Os depoimentos foram gravados há dois anos e, a princípio, deveriam fazer parte de um documentário sobre o período da ditadura militar.
O material, porém, ficou tão completo que os diretores perceberam que, ali, tinham um filme pronto. "Quando a gente é preso, é preso para sempre", diz em um certo momento, parafraseando o amigo Rogério Duarte.
E as marcas da prisão estão lá. Em entrevista recente a Pedro Bial, Caetano revelou que não consegue mais cantar algumas canções que o fazem lembrar dos dias de cárcere.
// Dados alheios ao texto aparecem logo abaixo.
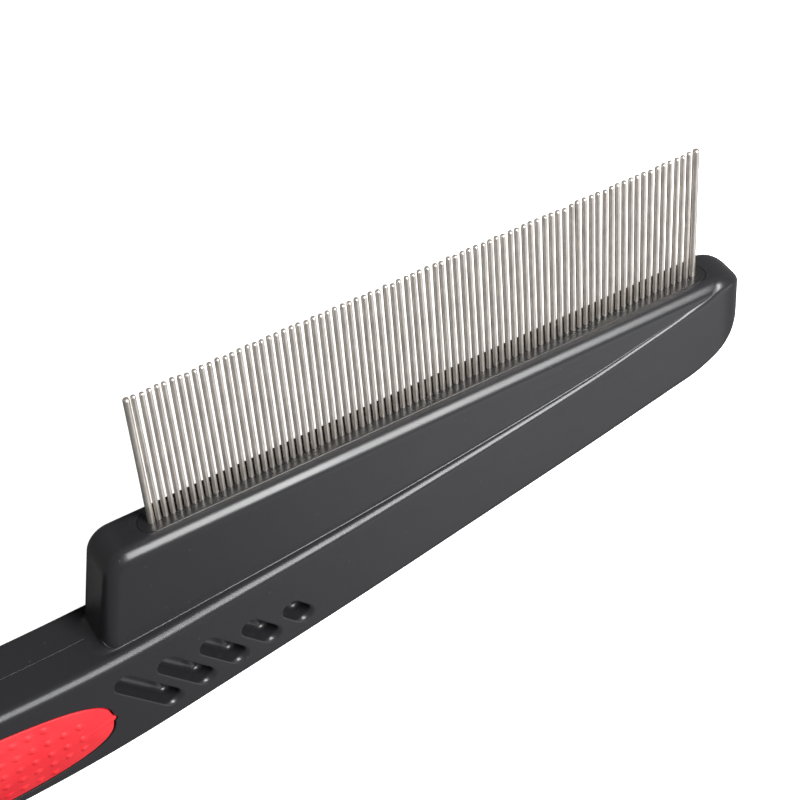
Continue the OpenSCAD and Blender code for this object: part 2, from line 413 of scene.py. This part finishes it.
def block_side():
    """Side view of the block from the foot of the heel over its corner and along the top to the end
    inside the nose, as points and outward normals: two lines and two arcs that touch them."""
    lean = math.atan(HEEL_SLANT)
    swing = math.pi / 2 - lean
    rise = HEEL_CORNER * math.tan(swing / 2)
    turn = np.linspace(0, 1, 15)
    angle = math.pi - lean - swing * turn
    corner = np.stack([HEEL + rise + HEEL_CORNER * np.cos(angle), HEEL_CORNER * (np.sin(angle) - 1)], -1)
    wall = np.linspace(-21.5, corner[0, 1], 9)[:-1]
    heel = np.stack([corner[0, 0] + HEEL_SLANT * (wall - corner[0, 1]), wall], -1)
    far = BLOCK_END - BLOCK_LAST
    top = np.stack([np.linspace(corner[-1, 0], far, 46)[1:-1], np.zeros(44)], -1)
    bend = np.linspace(math.pi / 2, 0, 9)
    last = np.stack([far + BLOCK_LAST * np.cos(bend), BLOCK_LAST * (np.sin(bend) - 1)], -1)
    drop = np.array([[BLOCK_END, -5.0], [BLOCK_END, -9.0]])
    angles = np.concatenate([np.full(8, angle[0]), angle, np.full(44, math.pi / 2), bend, np.zeros(2)])
    points = np.concatenate([heel, corner, top, last, drop])
    return points, np.stack([np.cos(angles), np.sin(angles)], -1), len(heel) + len(corner) - 1


def slot_half_outline(grow):
    """Half of the slot's outline from its heel end to its nose end, grown by that much."""
    r = SLOT_HALF + grow
    turn = np.linspace(0, math.pi / 2, 19)
    side = np.linspace(0, 1, 40)[1:-1]
    x = np.concatenate([-r * np.cos(turn), row_length * side, row_length + r * np.sin(turn)])
    w = np.concatenate([r * np.sin(turn), r + 0 * side, r * np.cos(turn)])
    w[0] = w[-1] = 0
    return np.stack([x, w], -1)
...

Na noite anterior à detenção, tinha ouvido ao lado da então companheira, Dedé, e de amigos, clássicos como Assum preto, de Luiz Gonzaga; Súplica, de Orlando Silva; e Onde o céu azul é mais azul, de Francisco Alves.
Supersticioso, porém, tem boas recordações de Hey Jude, dos Beatles. Sempre que a ouvia no rádio dos soldados era prenúncio de algo bom iria acontecer, acredita.
Só há poucos anos, o cantor teve acesso aos depoimentos que prestou na época. Descobriu que era descrito pelos militares como "cantor de música de protesto de cunho subversivo e desvirilizante".
Aos risos, confirma: "sou essa pessoa". Mas se indigna quando lê a outra descrição: uma pessoa que faz ataque ao regime (militar) e exalta os sistemas socialistas. "Eu nunca exaltei (os sistemas socialistas) nem quando tinha 15, nem 17, nem 23, nem 34."
A grandiosidade do cantor, porém, revela-se, mais uma vez, durante a entrevista com Bial, em que admite o flerte atual com teorias socialistas, mesmo sendo um liberal inveterado, e que "um rapaz de 78 anos" pode, sim, mudar. De fato, o Brasil precisa da grandiosidade de Caetano.